In the cold light of “Brexit”, may I suggest that we wait neither for the conclusion of the Article 50 process in 2019 nor for the next SDSR in 2020, but instead encourage the Government to create a royal commission, or equivalent, on Britain’s place in the world, peopled by a widely drawn and knowledgeable membership recruited to do in public what Macmillan’s study group did nearly 60 years ago? It could, if so commissioned, divide its work into two parts. The first would be an audit of our assets as a nation, motivated by an appetite, which I share, to play a careful but substantial role in the world. The second would be to draw up the options and possibilities that our new, post-Brexit geopolitical position will present.

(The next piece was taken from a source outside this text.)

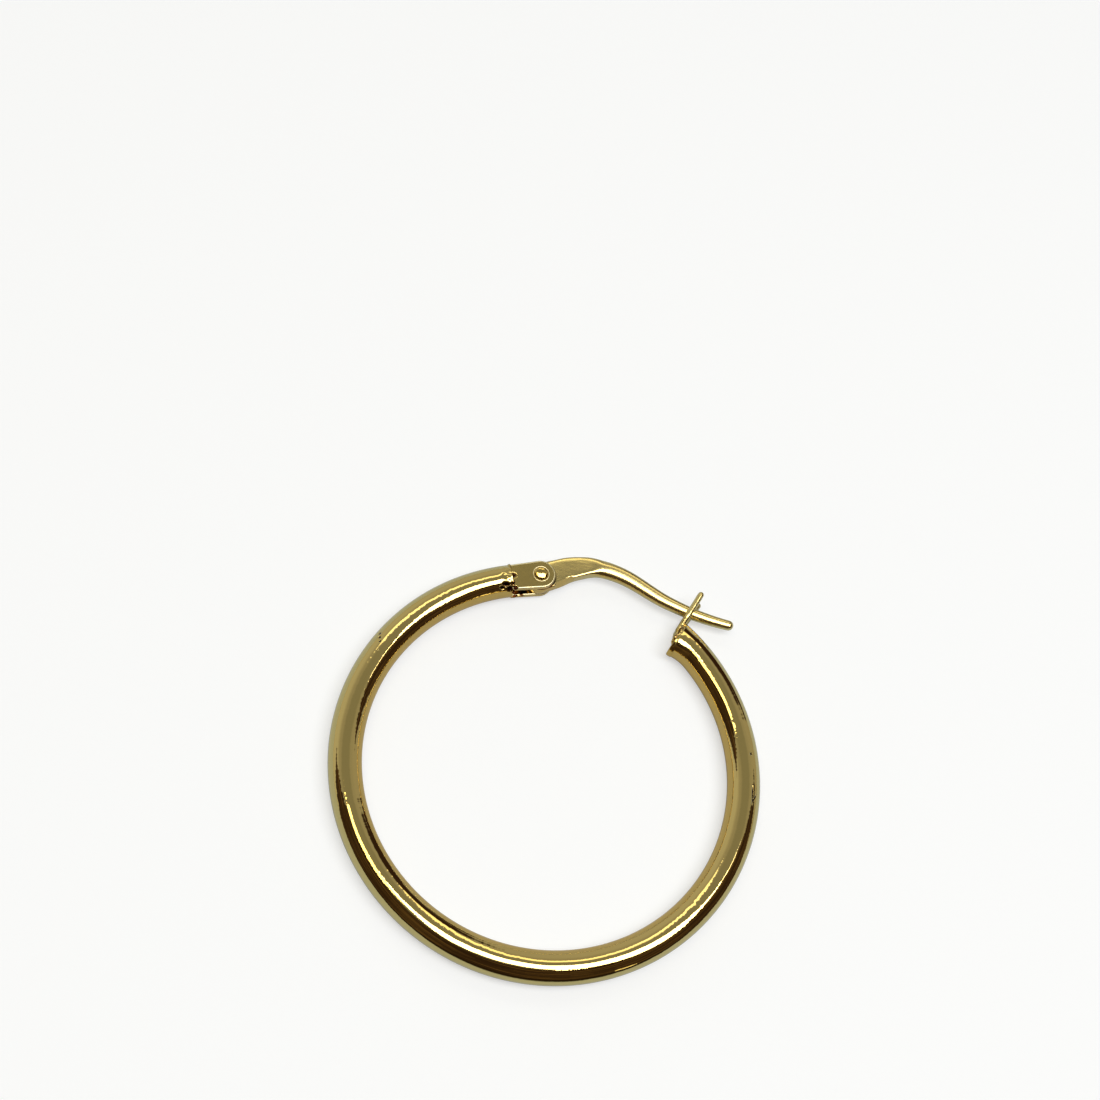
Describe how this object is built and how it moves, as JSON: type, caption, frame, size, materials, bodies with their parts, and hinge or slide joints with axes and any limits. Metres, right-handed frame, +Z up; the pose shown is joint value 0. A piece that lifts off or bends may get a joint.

General de Gaulle famously opened his memoirs by declaring, “I always had a certain idea of France”. Each of us carries in our heads a certain idea of Britain, of our country’s gifts, accomplishments and what it can bring to the international table. Here, briefly, is my own certain idea, and the ingredients of our debate today are naturally central to that idea—to that audit of our assets that I mentioned earlier on.

We live on top of the world’s sixth-largest economy.

Thanks to our history, we are a member of more international organisations than any other country, with, in addition, our permanent seat on the United Nations Security Council, though of course we are about to leave a mega-international organisation thanks to Brexit.

As others in this debate have mentioned, we possess a range of top-flight Armed Forces, albeit in my judgment not enough of them, including some stunning specialities—special forces, submarines and many more—plus a substantial nuclear deterrent. We have a cluster of top-of-the-range security and intelligence services, as well as a position as one of only three nations with genuine global intelligence reach, thanks to our so-called “Two Eyes” relationship with the United States and our “Five Eyes” relationship when you add Canada, Australia and New Zealand. The other two powers with global reach are, of course, Russia and the United States, with China coming up fast.

We are served by a top-flight Diplomatic Service, and a meritocratic and uncorrupt Civil Service.

We undoubtedly think above our weight in the world. Just linger for a moment on the most stunning of our trade statistics: we have around 1.5% of the world’s population with 5% of the world’s scientific papers and 15% of its most cited ones.

We deploy a formidable array of soft-power instruments —what the noble Lord, Lord Bragg, has called our “cultural world service”, which goes far wider than the BBC World Service and the British Council.

This is but a sketch. The list could go on. It amounts to a remarkable national portfolio. We must strive to sustain, cherish and burnish it. In seeking so to do, we must not think about those assets as a hubristic, wider-still-and-wider nation, but as a temporarily anxious and perplexed people who, if the national conversation rises to the level of events, can find good, sensible and sustainable ways through into a new and valuable geopolitical place in the world, to the relief of our friends and the disappointment of our adversaries.

But, first, we need that royal commission, fuelled by a high sense of purpose and shaped by a stretching and wide-ranging set of terms of reference. The sooner that we cease to be a destabiliser nation, the better. The first step to that is working out what we think our global position should be and how best to conduct ourselves in a vexing, testing world.